Hey folks. Newbie here (well, former lurker) with newfound, sudden onset of insomnia.
Male, 32.
Started with feeling increasingly amped up over the course of a week with varying sleep quality. Stopped caffiene. Then, on the night of Sunday 6/1, stopped sleeping entirely. Started feeling myself jump awake (mentally, not physically) when sleep began to come.
Didn't sleep for four days and then got an Ambien prescription, 10 mg. Took it on and off for two weeks...
When it worked, I got 6 hours at max (only twice), or as low as none.
Would not sleep more than an hour at most (sometimes not at all) on the days I didn't take it.
Toward end of second week, stopped working entirely.
This is the third week with no sleep. Saw the doc again on Wednesday and got a new prescription for lunesta, 3mg. First night, worked great. Felt myself falling asleep (unlike ambien which just blacked me out eventually). Felt a little drugged the day after but it was workable. Last night, took 3/4 of the lunesta. Could clearly feel it working but never fell asleep. Mind kept running and wouldn't shut up, same issue as I've had the last three weeks...
History: high blood pressure, taking lisinopril, last 8 months or so.
Testosterone replacement therapy, taking t cypionate, biweekly injections for last 2.5 mounts or so.
Current high or abnormal tests:
T levels now in mid-500s
Estradiol high at 106.
Hematocrit and hemoglobin levels just over normal.
Norepinephrine elevated at 414 (highest end of normal is 444 I think).
Any thoughts or help are appreciated. Going a bit Looney Tunes given I'm working on an average of 1 hr sleep per night these days.

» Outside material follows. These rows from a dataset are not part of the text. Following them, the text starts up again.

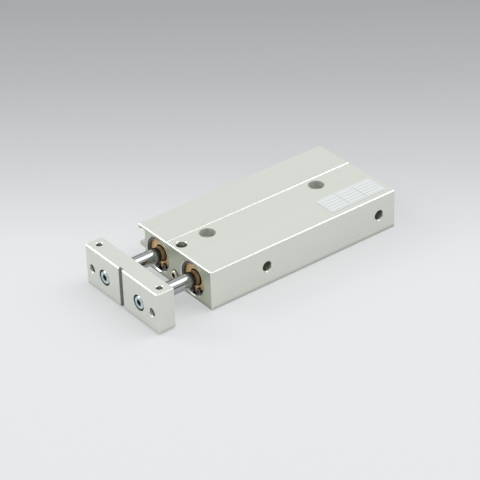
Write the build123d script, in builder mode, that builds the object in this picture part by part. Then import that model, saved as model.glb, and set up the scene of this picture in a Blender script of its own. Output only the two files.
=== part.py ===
from build123d import *
import os

# Twin rod pneumatic cylinder, in millimetres.
# X runs across the housing, with the ports on the +X side. Y runs along the rods: the front plate is at
# the -Y end. Z points up. The origin lies on the bottom face, midway between the two mounting holes.

# Housing
body_width = 46.0
body_height = 17.0
body_edge_chamfer = 0.3
end_face_chamfer = 0.25
index_groove_x = -4.8
index_groove_width = 0.65
index_groove_depth = 0.35

# Mounting holes in the housing
mounting_spacing = 54.0
front_hole_inset = 16.0
mounting_hole_diameter = 3.4
mounting_counterbore_diameter = 6.5
mounting_counterbore_depth = 3.3

# Bores
rod_pitch = 22.0
cylinder_bore = 10.0
front_mouth_diameter = 14.0
front_mouth_depth = 22.0
rear_mouth_diameter = 12.0
rear_mouth_depth = 6.0
mouth_chamfer = 0.4
turned_edge = 0.2

# Sensor slots in the left side, one above and one below a thin rib
slot_opening = 5.9
slot_depth = 4.2
slot_rib = 1.6
slot_rib_setback = 0.8
slot_lip_depth = 1.2
slot_undercut = 0.7
slot_corner_radius = 0.65

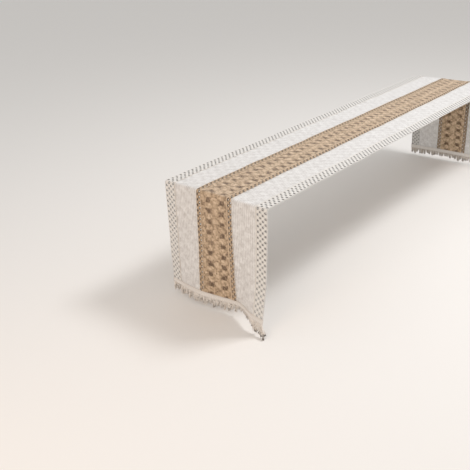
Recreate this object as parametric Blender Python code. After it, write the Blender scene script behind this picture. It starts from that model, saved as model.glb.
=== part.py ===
"""A seven-strip cotton and jute lace table runner, draped over a table top.

The runner hangs over two opposite edges of a table. Its origin is the middle of the cloth's
underside, on the table top. X runs across the runner, Y along it and Z up. The front drop hangs
at -Y and the back drop at +Y. Each drop turns about the edge of the table, so its strips are
objects of their own, apart from the strips that lie on the table.
"""

import math

import bmesh
import bpy
from mathutils import Vector

# Driving dimensions, in metres
RUNNER_WIDTH = 0.305
RUNNER_LENGTH = 1.829
DROP = 0.290
TRIM_WIDTH = 0.0313
COTTON_WIDTH = 0.0686
INSERTION_WIDTH = 0.0127
CLOTH = 0.0020
GAP = 0.0003

HEM_HEIGHT = 0.012
HEM_THICKNESS = 0.0030
FRINGE_LENGTH = 0.022
FRINGE_THICKNESS = 0.0025
FRINGE_TASSELS = 28
FRINGE_NOTCH = 0.006

THREAD_WIDTH = 0.0026
THREAD_HEIGHT = 0.0008

# How the front drop hangs: one wave across it, and a lower corner that lifts outwards
FRONT_WAVE = 0.0100
FRONT_WAVE_LENGTH = 0.300
FRONT_CREST = -0.060
FRONT_LEAN = 0.0052
CORNER_FLARE = 0.033
FLARE_START = 0.050
FLARE_END = 0.125
WAVE_GROWTH = 2.0
FLARE_GROWTH = 2.6

# How the back drop hangs: one shallow wave
BACK_WAVE = 0.004
BACK_WAVE_LENGTH = 0.300
DROP_ROWS = 12
STRIP_COLUMN = 0.006

# Worked out from the driving dimensions
CENTRE_WIDTH = RUNNER_WIDTH - 2 * (TRIM_WIDTH + COTTON_WIDTH + INSERTION_WIDTH)
TOP_LENGTH = RUNNER_LENGTH - 2 * DROP
HEM_BOTTOM = DROP - FRINGE_LENGTH
HEM_TOP = HEM_BOTTOM - HEM_HEIGHT

# Name, width and finish of each strip, from -X to +X
STRIPS = (
    ("left_lace_trim", TRIM_WIDTH, "cream_lace"),
    ("left_cotton_band", COTTON_WIDTH, "white_cotton"),
    ("left_jute_insertion", INSERTION_WIDTH, "jute_lace"),
    ("centre_jute_band", CENTRE_WIDTH, "jute_cloth"),
    ("right_jute_insertion", INSERTION_WIDTH, "jute_lace"),
    ("right_cotton_band", COTTON_WIDTH, "white_cotton"),
    ("right_lace_trim", TRIM_WIDTH, "cream_lace"),
)

# Name of the seam at the +X side of each strip but the last
SEAMS = (
    "left_trim_seam",
    "left_outer_insertion_seam",
    "left_inner_insertion_seam",
    "right_inner_insertion_seam",
    "right_outer_insertion_seam",
    "right_trim_seam",
)

# Colour (linear RGB), roughness and metallic value of each finish
FINISHES = {
    "cream_lace": ((0.80, 0.72, 0.62), 0.85, 0.0),
    "white_cotton": ((0.84, 0.80, 0.76), 0.80, 0.0),
    "jute_lace": ((0.36, 0.22, 0.11), 0.90, 0.0),
    "jute_cloth": ((0.48, 0.31, 0.17), 0.90, 0.0),
    "hem_braid": ((0.66, 0.57, 0.47), 0.85, 0.0),
    "fringe_yarn": ((0.70, 0.60, 0.50), 0.90, 0.0),
    "sewing_thread": ((0.78, 0.72, 0.62), 0.60, 0.0),
}


def clear_scene():
    """Remove whatever the scene starts with."""
    for thing in list(bpy.data.objects):
        bpy.data.objects.remove(thing, do_unlink=True)


def make_material(node_name, finish):
    """A Principled material of one node's own."""
    colour, roughness, metallic = FINISHES[finish]
    material = bpy.data.materials.new(node_name + "_" + finish)
    material.use_nodes = True
    shader = material.node_tree.nodes["Principled BSDF"]
    shader.inputs["Base Color"].default_value = (*colour, 1.0)
    shader.inputs["Roughness"].default_value = roughness
    shader.inputs["Metallic"].default_value = metallic
    return material


def smoothstep(value):
    """Ease from 0 to 1."""
    value = min(max(value, 0.0), 1.0)
    return value * value * (3.0 - 2.0 * value)


def front_offset(x, depth):
    """How far the front drop stands out from the table's edge, at a depth below the top."""
    hang = depth / DROP
    wave = FRONT_LEAN + FRONT_WAVE * math.cos(2 * math.pi * (x - FRONT_CREST) / FRONT_WAVE_LENGTH)
    flare = CORNER_FLARE * smoothstep((x - FLARE_START) / (FLARE_END - FLARE_START))
    return wave * hang ** WAVE_GROWTH + flare * hang ** FLARE_GROWTH


def back_offset(x, depth):
    """The same for the back drop, which hangs in one shallow wave."""
    hang = depth / DROP
    wave = 0.5 + 0.5 * math.cos(2 * math.pi * x / BACK_WAVE_LENGTH)
    return BACK_WAVE * wave * hang


def add_solid(name, finish, build_mesh, parent):
    """Make one object from a mesh builder, with its parent's joint as its origin."""
    mesh = bmesh.new()
    build_mesh(mesh)
    bmesh.ops.recalc_face_normals(mesh, faces=mesh.faces[:])
    data = bpy.data.meshes.new(name)
    bmesh.ops.translate(mesh, verts=mesh.verts[:], vec=-parent.location)
    mesh.to_mesh(data)
    mesh.free()
    data.materials.append(make_material(name, finish))
    part = bpy.data.objects.new(name, data)
    bpy.context.collection.objects.link(part)
    part.parent = parent
    return part


def box_builder(low, high):
    """A mesh builder for a straight bar between two corners."""
    size = Vector(high) - Vector(low)
    middle = (Vector(high) + Vector(low)) / 2

    def build(mesh):
        bmesh.ops.create_cube(mesh, size=1.0)
        bmesh.ops.scale(mesh, verts=mesh.verts[:], vec=size)
        bmesh.ops.translate(mesh, verts=mesh.verts[:], vec=middle)

    return build


def drop_builder(side, across, down, standoff, thickness, columns, rows, notch=0.0):
    """A mesh builder for a strip that hangs: side is -1 at the front and +1 at the back.

    across is its (low, high) reach in X and down its (upper, lower) depth under the table top.
    standoff is its distance from the cloth's inner face. A notch cuts its lower edge to points.
    """
    offset = front_offset if side < 0 else back_offset

    def hang(x, depth, out):
        y = side * (TOP_LENGTH / 2 + standoff + out + offset(x, depth))
        return Vector((x, y, -depth))

    def build(mesh):
        bmesh.ops.create_grid(mesh, x_segments=columns, y_segments=rows, size=0.5)
        low_x, high_x = across
        upper, lower = down
        for vert in mesh.verts:
            column = round((vert.co.x + 0.5) * columns)
            x = low_x + (high_x - low_x) * (vert.co.x + 0.5)
            depth = upper + (lower - upper) * (0.5 - vert.co.y)
            at_hem = vert.co.y < -0.49
            if at_hem and column % 2 == 0:
                depth -= notch
            vert.co = hang(x, depth, 0.0)
        grown = bmesh.ops.extrude_face_region(mesh, geom=mesh.faces[:])
        outer = [item for item in grown["geom"] if isinstance(item, bmesh.types.BMVert)]
        bmesh.ops.translate(mesh, verts=outer, vec=(0.0, side * thickness, 0.0))

    return build


def strip_edges():
    """The low and high X of each strip, with half a gap taken off at each seam."""
    edges = []
    x = -RUNNER_WIDTH / 2
    for index, (_, width, _) in enumerate(STRIPS):
        low = x + (GAP / 2 if index > 0 else 0.0)
        high = x + width - (GAP / 2 if index < len(STRIPS) - 1 else 0.0)
        edges.append((low, high))
        x += width
    return edges


def seam_places():
    """The X of each seam between two strips."""
    edges = strip_edges()
    return [(edges[i][1] + edges[i + 1][0]) / 2 for i in range(len(SEAMS))]


def make_top(root):
    """The strips and seam threads that lie on the table."""
    half = TOP_LENGTH / 2
    for (name, _, finish), (low, high) in zip(STRIPS, strip_edges()):
        build = box_builder((low, -half, 0.0), (high, half, CLOTH))
        add_solid(name + "_top", finish, build, root)
    bottom = CLOTH + GAP
    for name, x in zip(SEAMS, seam_places()):
        low = (x - THREAD_WIDTH / 2, -half, bottom)
        high = (x + THREAD_WIDTH / 2, half, bottom + THREAD_HEIGHT)
        add_solid(name + "_top", "sewing_thread", box_builder(low, high), root)


def make_drop(side, end, hinge):
    """The strips, seam threads, hem and fringe of one hanging end."""
    down = (GAP, HEM_TOP - GAP)
    for (name, width, finish), across in zip(STRIPS, strip_edges()):
        columns = math.ceil(width / STRIP_COLUMN)
        build = drop_builder(side, across, down, 0.0, CLOTH, columns, DROP_ROWS)
        add_solid(name + "_" + end, finish, build, hinge)
    for name, x in zip(SEAMS, seam_places()):
        across = (x - THREAD_WIDTH / 2, x + THREAD_WIDTH / 2)
        build = drop_builder(side, across, down, CLOTH + GAP, THREAD_HEIGHT, 1, DROP_ROWS)
        add_solid(name + "_" + end, "sewing_thread", build, hinge)

    across = (-RUNNER_WIDTH / 2, RUNNER_WIDTH / 2)
    hem_columns = 24
    build = drop_builder(side, across, (HEM_TOP, HEM_BOTTOM), 0.0, HEM_THICKNESS, hem_columns, 1)
    add_solid("hem_band_" + end, "hem_braid", build, hinge)
    stitch = (HEM_TOP + THREAD_WIDTH / 2, HEM_TOP + 3 * THREAD_WIDTH / 2)
    standoff = HEM_THICKNESS + GAP
    build = drop_builder(side, across, stitch, standoff, THREAD_HEIGHT, hem_columns, 1)
    add_solid("hem_seam_" + end, "sewing_thread", build, hinge)
    down = (HEM_BOTTOM + GAP, DROP)
    columns = 2 * FRINGE_TASSELS
    build = drop_builder(side, across, down, 0.0, FRINGE_THICKNESS, columns, 1, FRINGE_NOTCH)
    add_solid("fringe_" + end, "fringe_yarn", build, hinge)


def make_empty(name, location):
    """A parent for the pieces of one body, on its joint's axis."""
    empty = bpy.data.objects.new(name, None)
    empty.location = location
    bpy.context.collection.objects.link(empty)
    return empty


def main():
    clear_scene()
    half = TOP_LENGTH / 2
    root = make_empty("table_span", (0.0, 0.0, 0.0))
    front = make_empty("front_fold", (0.0, -half, 0.0))
    back = make_empty("back_fold", (0.0, half, 0.0))
    make_top(root)
    make_drop(-1, "front_drop", front)
    make_drop(1, "back_drop", back)
    bpy.context.view_layer.update()


main()
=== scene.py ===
"""A cotton and jute lace table runner: the visible cloth, lace, cords, hems and fringes.

Every piece is first made flat, as it was sewn: X across the runner, Y along it and Z up through
the cloth. drape() then lays the flat piece over the edges of the table.
"""

import math

import bmesh
import bpy
import numpy as np
from bpy.props import FloatProperty, FloatVectorProperty, IntProperty, PointerProperty
from mathutils import Matrix, Vector


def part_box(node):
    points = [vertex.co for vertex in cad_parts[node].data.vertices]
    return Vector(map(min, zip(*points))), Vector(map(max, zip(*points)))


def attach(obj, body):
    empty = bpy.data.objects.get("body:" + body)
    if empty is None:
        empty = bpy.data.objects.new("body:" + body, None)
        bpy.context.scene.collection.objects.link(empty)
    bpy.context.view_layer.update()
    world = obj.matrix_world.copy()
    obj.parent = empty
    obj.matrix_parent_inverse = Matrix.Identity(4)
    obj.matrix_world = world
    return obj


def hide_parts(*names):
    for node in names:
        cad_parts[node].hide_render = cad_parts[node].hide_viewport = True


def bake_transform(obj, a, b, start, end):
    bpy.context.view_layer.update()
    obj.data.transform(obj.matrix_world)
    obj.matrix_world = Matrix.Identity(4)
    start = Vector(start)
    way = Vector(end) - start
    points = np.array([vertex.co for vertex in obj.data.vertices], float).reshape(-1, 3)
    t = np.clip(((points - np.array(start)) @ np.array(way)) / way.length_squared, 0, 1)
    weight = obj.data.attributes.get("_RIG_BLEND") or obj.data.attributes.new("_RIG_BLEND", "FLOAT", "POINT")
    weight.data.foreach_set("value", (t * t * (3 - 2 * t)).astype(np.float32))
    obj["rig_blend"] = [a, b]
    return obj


bl_info = {
    "name": "Lace Table Runner",
    "version": (1, 0, 0),
    "blender": (4, 5, 0),
    "location": "View3D > Sidebar > Runner",
    "description": "Makes the strips, cords, hems and fringes of a draped lace table runner",
    "category": "Object",
}

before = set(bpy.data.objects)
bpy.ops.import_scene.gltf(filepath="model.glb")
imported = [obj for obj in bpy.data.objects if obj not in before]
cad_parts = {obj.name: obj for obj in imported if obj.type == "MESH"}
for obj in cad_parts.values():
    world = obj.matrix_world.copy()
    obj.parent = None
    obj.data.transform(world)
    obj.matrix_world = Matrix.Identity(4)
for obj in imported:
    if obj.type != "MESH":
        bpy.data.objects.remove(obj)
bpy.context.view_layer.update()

# Where the frame says that things are, in metres
HALF_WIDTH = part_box("right_lace_trim_top")[1][0]
TABLE_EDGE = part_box("centre_jute_band_top")[1][1]
HEM_LOW, HEM_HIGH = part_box("hem_band_back_drop")
HEM_TOP = -HEM_HIGH[2]
HEM_BOTTOM = -HEM_LOW[2]
DROP = -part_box("fringe_back_drop")[0][2]
CLOTH_END = TABLE_EDGE + HEM_TOP
SEAM_NAMES = (
    "left_trim_seam",
    "left_outer_insertion_seam",
    "left_inner_insertion_seam",
    "right_inner_insertion_seam",
    "right_outer_insertion_seam",
    "right_trim_seam",
)
ENDS = {"front_drop": -1, "back_drop": 1}
PITCHES_PER_HALF = 65
ROW_PITCH = CLOTH_END / PITCHES_PER_HALF
FIGURE_REPEATS = 33

# Relief and lace sizes, in metres, and how much each hole narrows half-way through
RIB_HEIGHT = 0.0005
FIGURE_DEPTH = 0.0006
FIGURE_HEIGHT = 0.00045
HEM_CLOTH = 0.0027
HEM_RELIEF = 0.0006
INSERTION_BAR = 0.00022
TRIM_TAPER = 0.70
INSERTION_TAPER = 0.76


def strip_reach(name):
    """The low and high X of a strip or a seam, from its piece on the table."""
    low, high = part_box(name + "_top")
    return low[0], high[0]


# ---------------------------------------------------------------------------------------------
# Settings
# ---------------------------------------------------------------------------------------------


class RunnerCut(bpy.types.PropertyGroup):
    """Sizes of the cloth and how it hangs"""

    cloth: FloatProperty(
        name="Cloth", description="Thickness of the cloth", default=0.0018, unit="LENGTH"
    )
    front_wave: FloatProperty(
        name="Front wave", description="Height of the wave in the front drop", default=0.0100
    )
    back_wave: FloatProperty(
        name="Back wave", description="Height of the wave in the back drop", default=0.004
    )
    wave_length: FloatProperty(
        name="Wave length", description="Width of one wave", default=0.300, unit="LENGTH"
    )
    crest: FloatProperty(
        name="Crest", description="Place across of the front wave's crest", default=-0.060
    )
    lean: FloatProperty(
        name="Lean", description="How far the front drop leans outwards", default=0.0052
    )
    flare: FloatProperty(
        name="Corner flare",
        description="How far the front drop's right corner lifts outwards",
        default=0.033,
        unit="LENGTH",
    )
    flare_start: FloatProperty(
        name="Flare start",
        description="Distance from the middle where the flare begins",
        default=0.050,
        unit="LENGTH",
    )
    flare_end: FloatProperty(
        name="Flare end",
        description="Distance from the middle where the flare is full",
        default=0.125,
        unit="LENGTH",
    )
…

Xposted from introductions thread. Thanks everyone... Appreciate your help!!

Bi weekly Cypionate is a terrible method. Your testosterone and estrogen will spike very high during the first week and significantly drop the following week. You want to do 1 shot/wk minimum(100-150mg/cypionate) to maintain steady blood levels. Preferably 3shots in smaller doses of 30-50mg/wk)per week(MWF). This will not only increase free testosterone more but it will lower estrogen as your estrogen is way too high. Get bloodwork done 2-3 days after your last shot. You want total and free testosterone LC/MS and “ultrasensative Estradiol.” If estrogen is still high you want to incorporate an anti estrogen like arimidex at small doses 3x/wk. start with .25mg MWF and evaluate from there.

Your estrogen is high because you are aromatizing too much from the spike and dip in testosterone. Donate blood once every 4months to lower hemo levels but keep an eye on iron,ferritin and TIBC. If blood pressure is still too high on Lisinopril then you can try adding a low dose of 12.5mg hctz as they work synergistically. Or the new 3rd generation beta blocker Nebivolol is pretty beneficial.

Edited by John250, 20 June 2018 - 04:51 PM.